I confess that I am one of them. I also confess to belonging to the school of thought that says, If it’s in your mind and it gets you off, it ain’t hurtin’ nobody and since it helps you get off, might as well roll with it.
There is so much more I could say on the subject of kink, but I’ve got a brand new, not even out of the box dildo and strap-on harness that I’ve been dying to make sure fits, so back for now to the subject of confessing so that I can get to trying it on ….
I do a lot of confessing. It’s what I do. I am certain it puts some people off, unnerves them perhaps, or causes discomfort for them in some way, especially if the confessing is of a sexual nature. But confessing is self-disclosure, and isn’t that how connections are formed, how bonds are built? There are numerous theories on disclosure (and I won’t get too academic here, because well, I don’t have the capacity to – I am blonde after all,) but one of my favorites is the Johari Window~
The open pane (Arena) is what we know about ourselves and what others know, too (for instance y’all know I like gay black gangster porn, I know I like gay black gangster porn). The Facade pane is what we know about ourselves but hide from others (okay, I am a pretty full disclosure girl but I am sure I have something I keep to myself. Let me think about that for a moment). The Blind Spot pane is what others know about us that we don’t know about ourselves (Hehe, we don’t like thinking about that one much, do we?) The Unknown pane is what no one knows about us, not even ourselves. And it is inside that window where the opportunity for growth lies – in finding out what we didn’t know we knew.
Like the confessions we don’t know we have. They are there, we just don’t know they are. The more information we disclose about ourselves rather than hiding them from the world or even ourselves, the bigger our Arena window gets and the smaller our Facade window becomes. Likewise, the more we come to understand how others perceive us, the bigger the Arena pane becomes and our Blind Spot window shrinks. It is through our openness that encourages mutual self-disclosure.

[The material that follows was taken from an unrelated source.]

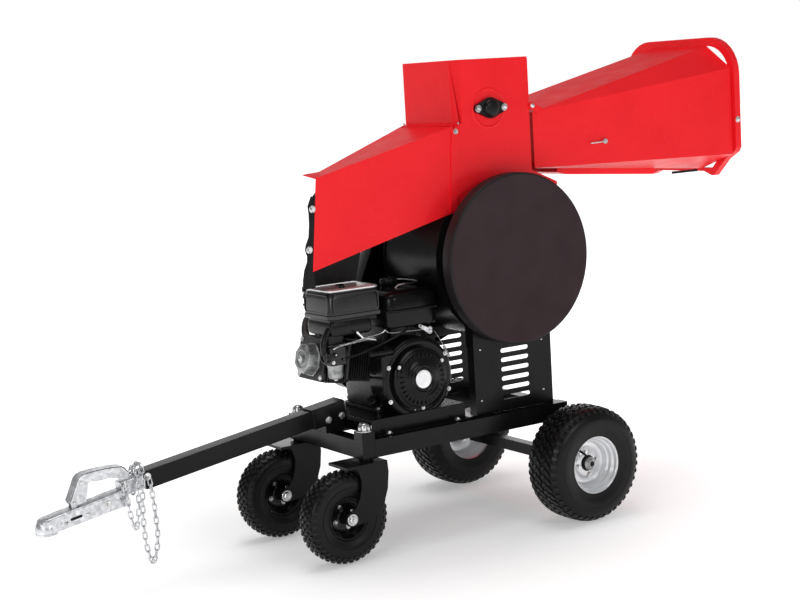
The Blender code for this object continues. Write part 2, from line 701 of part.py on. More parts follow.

For example, I might tell you this – I had so many mind-blowing orgasms the other night that I thought I might need resuscitating afterward!
And you tell me something - I pegged my boyfriend for the first time and now he’s an official ass-play convert!
Bonding ensues. Connections are formed.
And I become jealous as hell that you have a boyfriend to peg, because, see? I have this strap-on that I just got…
Oh right… confessions.
Of course, there is the possibility of causing discomfort to the recipient of the confession, or of betrayal of the secret and even ostracism as a result. So confessing is more than a feel-good remedy, untethered to consequence; it requires trust and a relinquishment of any fear attached to its disclosure. But releasing that fear and bequeathing trust can be wonderfully cathartic in its own way.
Trust me. I know.
I don’t press anyone to confess with us unless I can tell that they really want to but they are simply feeling shy. I judge this by reading their facial expressions, noting the tone of their voice and analyzing their body language. I have walked away from many a person who said, I got nothin’ with a warm smile and friendly appeal to enjoy the show. And more than a few have come up to me afterward and said, Oh, I remembered something! and proceeded to tell me to my happy little face exactly what their confession, the one that they previously didn’t know they knew, was.
And isn’t it always good to remember, re-learn, or discover for the first time what we didn’t know we knew?
And with that, it is my turn. Time to go discover if that strap-on fits.
And no, there will be no pics!
Looks like there’s something behind that Facade window after all.